Return the records, each one exactly as written.

>> Begin

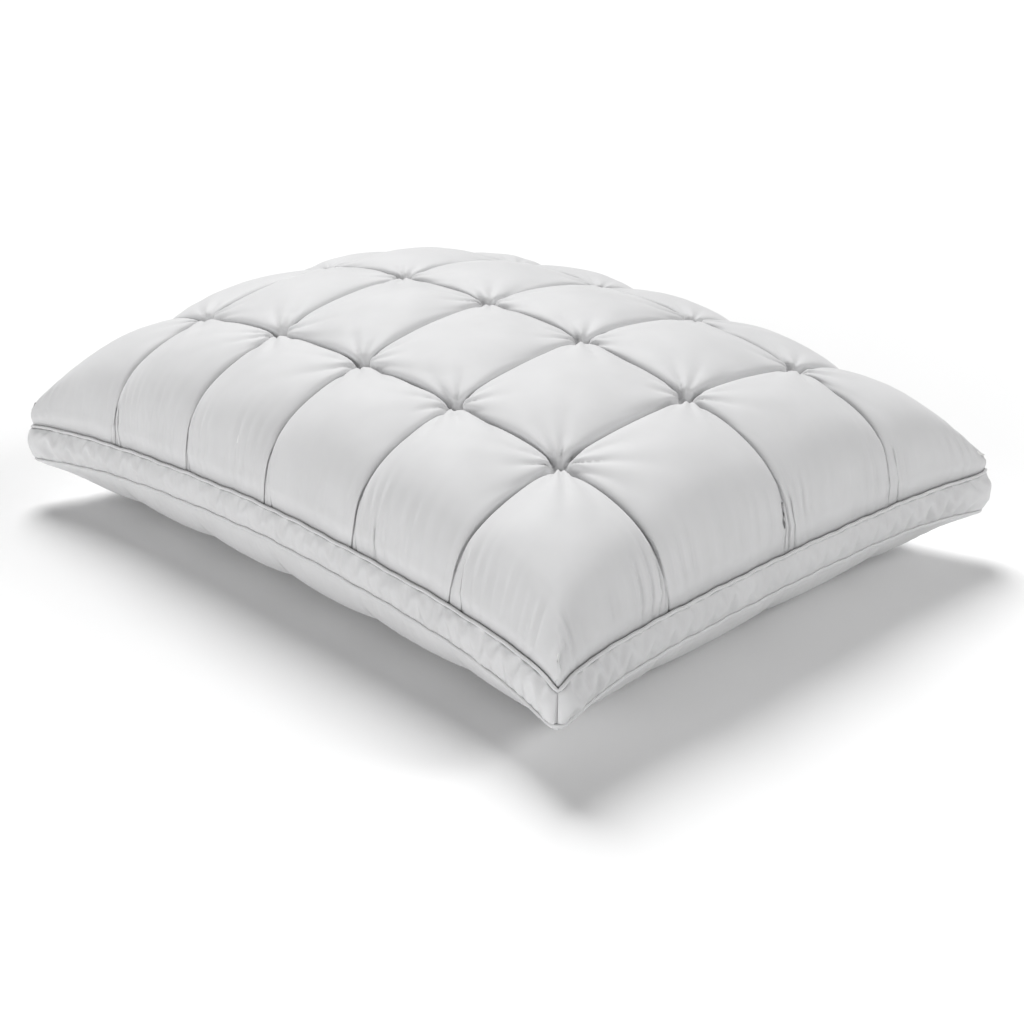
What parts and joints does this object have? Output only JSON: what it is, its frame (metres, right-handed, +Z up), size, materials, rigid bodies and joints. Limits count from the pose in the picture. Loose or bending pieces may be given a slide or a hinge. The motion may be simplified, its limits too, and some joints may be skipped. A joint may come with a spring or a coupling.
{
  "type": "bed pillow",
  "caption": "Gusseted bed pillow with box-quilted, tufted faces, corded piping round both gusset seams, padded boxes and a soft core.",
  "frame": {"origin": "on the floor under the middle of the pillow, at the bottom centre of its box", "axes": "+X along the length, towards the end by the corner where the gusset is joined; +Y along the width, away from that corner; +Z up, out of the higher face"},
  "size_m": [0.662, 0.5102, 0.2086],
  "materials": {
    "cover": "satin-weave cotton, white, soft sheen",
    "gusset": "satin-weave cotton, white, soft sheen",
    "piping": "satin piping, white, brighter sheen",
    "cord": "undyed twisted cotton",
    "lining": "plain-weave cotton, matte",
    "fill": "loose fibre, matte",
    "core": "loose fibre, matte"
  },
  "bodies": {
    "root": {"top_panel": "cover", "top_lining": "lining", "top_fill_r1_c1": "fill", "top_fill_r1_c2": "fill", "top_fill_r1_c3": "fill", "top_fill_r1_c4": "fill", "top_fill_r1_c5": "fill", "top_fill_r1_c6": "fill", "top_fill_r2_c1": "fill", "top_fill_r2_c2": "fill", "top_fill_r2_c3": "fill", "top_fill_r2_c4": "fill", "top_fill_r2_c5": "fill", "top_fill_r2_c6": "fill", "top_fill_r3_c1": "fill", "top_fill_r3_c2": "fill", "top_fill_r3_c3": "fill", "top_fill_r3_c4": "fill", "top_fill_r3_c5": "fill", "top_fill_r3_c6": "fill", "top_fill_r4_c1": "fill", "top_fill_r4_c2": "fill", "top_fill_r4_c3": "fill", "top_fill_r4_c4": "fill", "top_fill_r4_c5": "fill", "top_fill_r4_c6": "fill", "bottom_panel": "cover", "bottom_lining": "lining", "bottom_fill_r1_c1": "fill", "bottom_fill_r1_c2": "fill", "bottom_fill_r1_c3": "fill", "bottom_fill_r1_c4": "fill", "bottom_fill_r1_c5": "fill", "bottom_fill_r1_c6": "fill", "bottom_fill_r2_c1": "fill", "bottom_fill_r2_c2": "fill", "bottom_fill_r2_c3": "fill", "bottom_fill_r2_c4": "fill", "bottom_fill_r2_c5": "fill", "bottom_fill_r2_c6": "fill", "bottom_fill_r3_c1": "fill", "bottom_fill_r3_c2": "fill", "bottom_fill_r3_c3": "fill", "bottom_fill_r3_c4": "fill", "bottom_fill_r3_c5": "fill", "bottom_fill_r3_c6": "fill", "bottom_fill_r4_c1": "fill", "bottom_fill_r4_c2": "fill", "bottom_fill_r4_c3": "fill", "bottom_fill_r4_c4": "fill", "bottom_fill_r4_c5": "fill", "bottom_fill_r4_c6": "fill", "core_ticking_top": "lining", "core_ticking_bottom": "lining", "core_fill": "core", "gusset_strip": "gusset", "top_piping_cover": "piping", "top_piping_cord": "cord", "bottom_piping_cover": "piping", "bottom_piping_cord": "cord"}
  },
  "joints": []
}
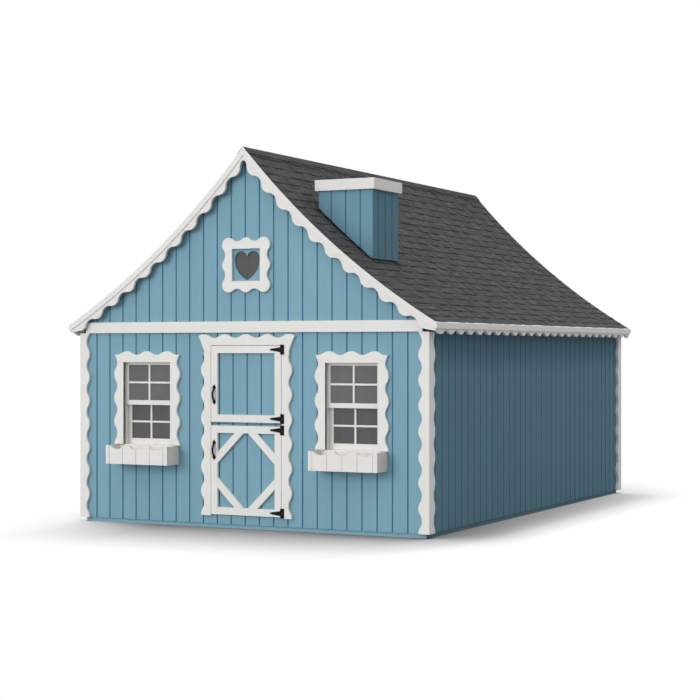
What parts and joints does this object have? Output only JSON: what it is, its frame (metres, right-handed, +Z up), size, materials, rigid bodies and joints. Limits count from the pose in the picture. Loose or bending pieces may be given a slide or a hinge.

>> End

# Expected answer
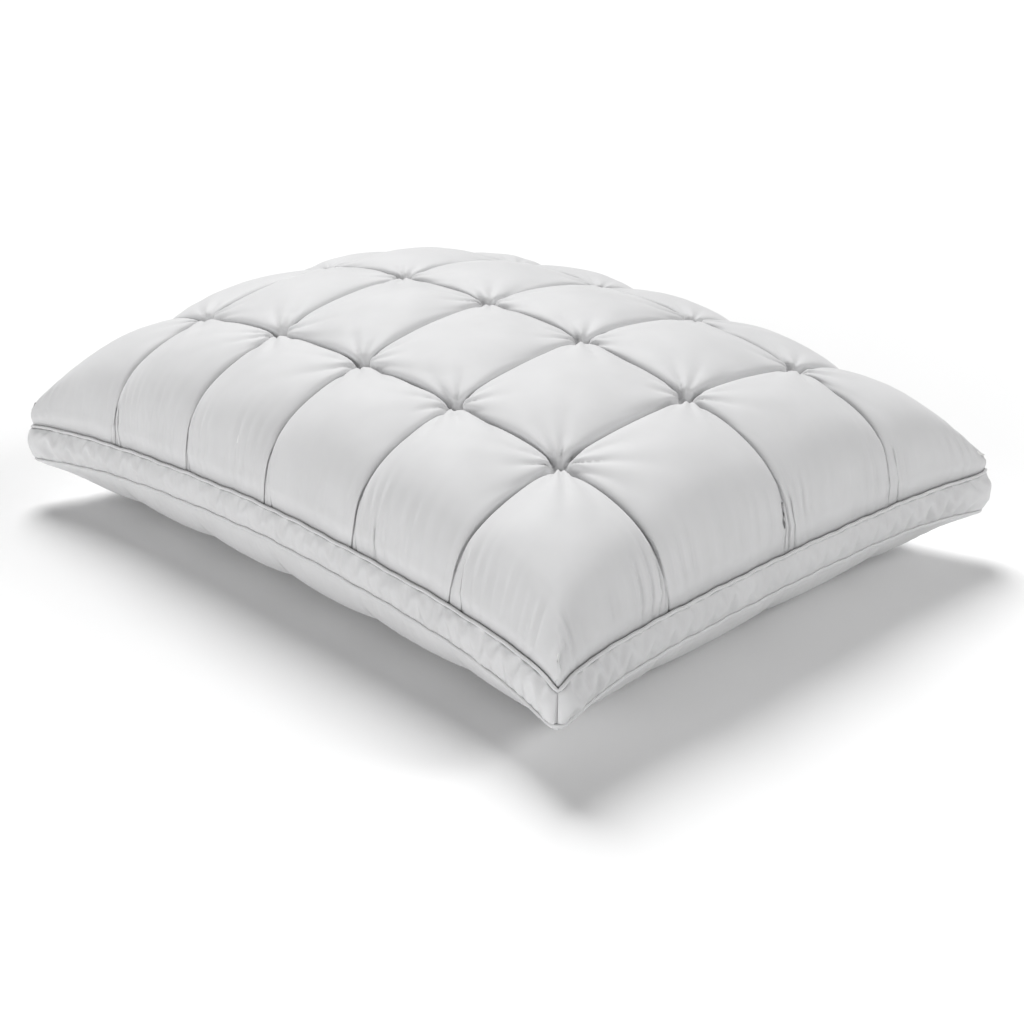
What parts and joints does this object have? Output only JSON: what it is, its frame (metres, right-handed, +Z up), size, materials, rigid bodies and joints. Limits count from the pose in the picture. Loose or bending pieces may be given a slide or a hinge. The motion may be simplified, its limits too, and some joints may be skipped. A joint may come with a spring or a coupling.
{
  "type": "bed pillow",
  "caption": "Gusseted bed pillow with box-quilted, tufted faces, corded piping round both gusset seams, padded boxes and a soft core.",
  "frame": {"origin": "on the floor under the middle of the pillow, at the bottom centre of its box", "axes": "+X along the length, towards the end by the corner where the gusset is joined; +Y along the width, away from that corner; +Z up, out of the higher face"},
  "size_m": [0.662, 0.5102, 0.2086],
  "materials": {
    "cover": "satin-weave cotton, white, soft sheen",
    "gusset": "satin-weave cotton, white, soft sheen",
    "piping": "satin piping, white, brighter sheen",
    "cord": "undyed twisted cotton",
    "lining": "plain-weave cotton, matte",
    "fill": "loose fibre, matte",
    "core": "loose fibre, matte"
  },
  "bodies": {
    "root": {"top_panel": "cover", "top_lining": "lining", "top_fill_r1_c1": "fill", "top_fill_r1_c2": "fill", "top_fill_r1_c3": "fill", "top_fill_r1_c4": "fill", "top_fill_r1_c5": "fill", "top_fill_r1_c6": "fill", "top_fill_r2_c1": "fill", "top_fill_r2_c2": "fill", "top_fill_r2_c3": "fill", "top_fill_r2_c4": "fill", "top_fill_r2_c5": "fill", "top_fill_r2_c6": "fill", "top_fill_r3_c1": "fill", "top_fill_r3_c2": "fill", "top_fill_r3_c3": "fill", "top_fill_r3_c4": "fill", "top_fill_r3_c5": "fill", "top_fill_r3_c6": "fill", "top_fill_r4_c1": "fill", "top_fill_r4_c2": "fill", "top_fill_r4_c3": "fill", "top_fill_r4_c4": "fill", "top_fill_r4_c5": "fill", "top_fill_r4_c6": "fill", "bottom_panel": "cover", "bottom_lining": "lining", "bottom_fill_r1_c1": "fill", "bottom_fill_r1_c2": "fill", "bottom_fill_r1_c3": "fill", "bottom_fill_r1_c4": "fill", "bottom_fill_r1_c5": "fill", "bottom_fill_r1_c6": "fill", "bottom_fill_r2_c1": "fill", "bottom_fill_r2_c2": "fill", "bottom_fill_r2_c3": "fill", "bottom_fill_r2_c4": "fill", "bottom_fill_r2_c5": "fill", "bottom_fill_r2_c6": "fill", "bottom_fill_r3_c1": "fill", "bottom_fill_r3_c2": "fill", "bottom_fill_r3_c3": "fill", "bottom_fill_r3_c4": "fill", "bottom_fill_r3_c5": "fill", "bottom_fill_r3_c6": "fill", "bottom_fill_r4_c1": "fill", "bottom_fill_r4_c2": "fill", "bottom_fill_r4_c3": "fill", "bottom_fill_r4_c4": "fill", "bottom_fill_r4_c5": "fill", "bottom_fill_r4_c6": "fill", "core_ticking_top": "lining", "core_ticking_bottom": "lining", "core_fill": "core", "gusset_strip": "gusset", "top_piping_cover": "piping", "top_piping_cord": "cord", "bottom_piping_cover": "piping", "bottom_piping_cord": "cord"}
  },
  "joints": []
}
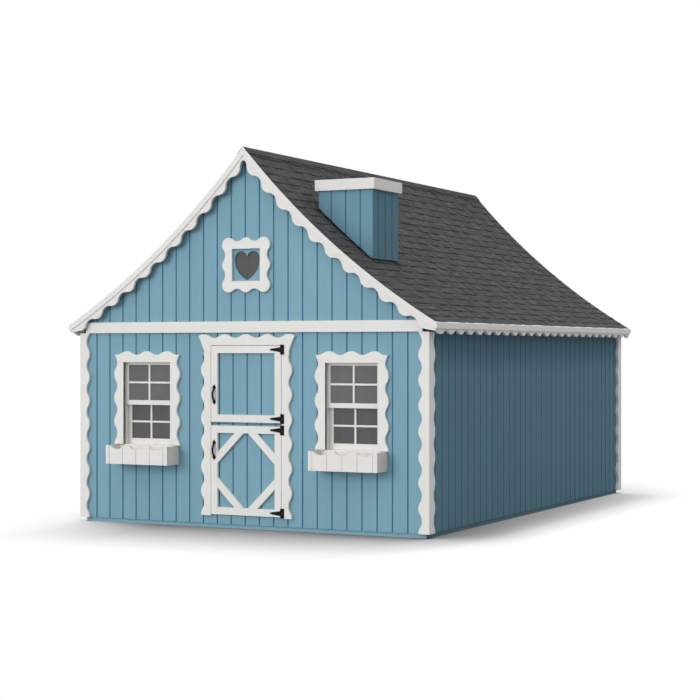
What parts and joints does this object have? Output only JSON: what it is, its frame (metres, right-handed, +Z up), size, materials, rigid bodies and joints. Limits count from the pose in the picture. Loose or bending pieces may be given a slide or a hinge.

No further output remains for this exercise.